Another audience member hypothesised that there may actually be a biological mechanism contributing to lower rates of viral suppression, noting that her current PhD research focused on how violence increases cortisol, a stress hormone. Cluver welcomed this avenue of research, believing it will help address the tough questions that remain.
Despite these unknowns, several things are clear. In response to an audience member’s question about effective screening tools, Cluver said that the problem is not a lack of screening tools. Several already exist, but service providers are afraid to ask the question as the real gap is the lack of services to refer people to.
Taken together, the studies underscore the urgent and unmet need for effective violence prevention and post-violence services to be implemented at scale.

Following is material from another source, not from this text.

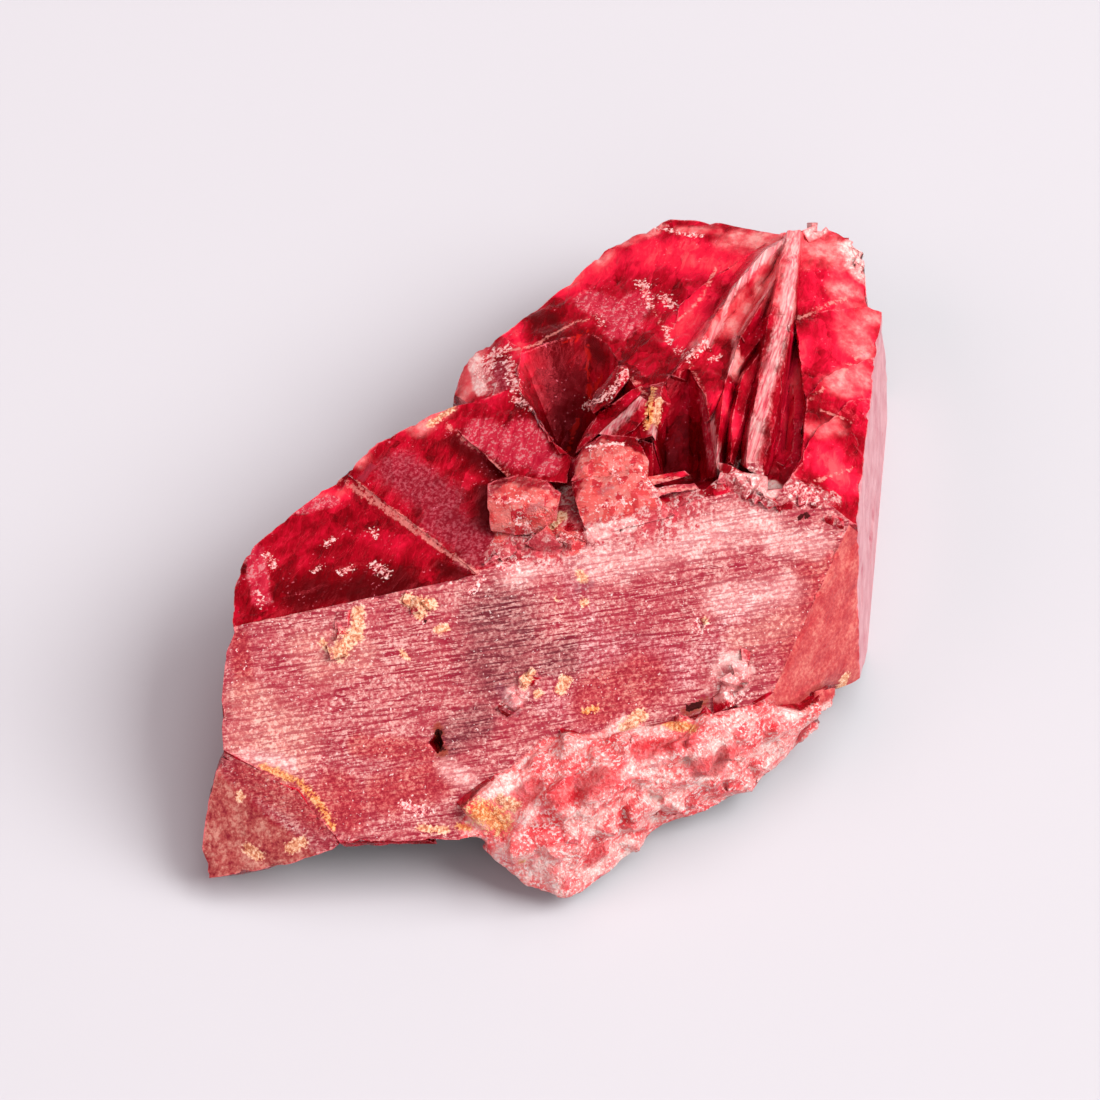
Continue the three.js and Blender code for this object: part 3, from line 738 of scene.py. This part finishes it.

An audience member said it best, commenting that:
“It hurts that we see so much data being collected, and there is less than is occurring in terms of justice for intimate partners, regardless of HIV or sexuality. We always experience women who are dying. There is not enough justice. So, we need everybody, need a multi-sectoral approach in terms of fighting gender-based violence. It’s not enough for them to acknowledge only that there is a pandemic which is gender-based violence and femicide, but at the end of the day, there are no structures, there is no plan in place to deal with all that we are facing.”
Cluver agreed and responded: “We bury ourselves sometimes in the statistics, because they are easier than the horrifying reality.”
Cluver L et al. Impacts of intimate partner violence and sexual violence on antiretroviral adherence among adolescents living with HIV in South Africa. 24th International AIDS Conference, Montreal, oral abstract OAD0503, 2022.
Kuchukhidze S et al. Impact of intimate partner violence on women's risk of HIV acquisition and engagement in HIV care cascade in sub-Saharan Africa: a meta-analysis of population-based surveys. 24th International AIDS Conference, Montreal, oral abstract session OAD0505, 2022.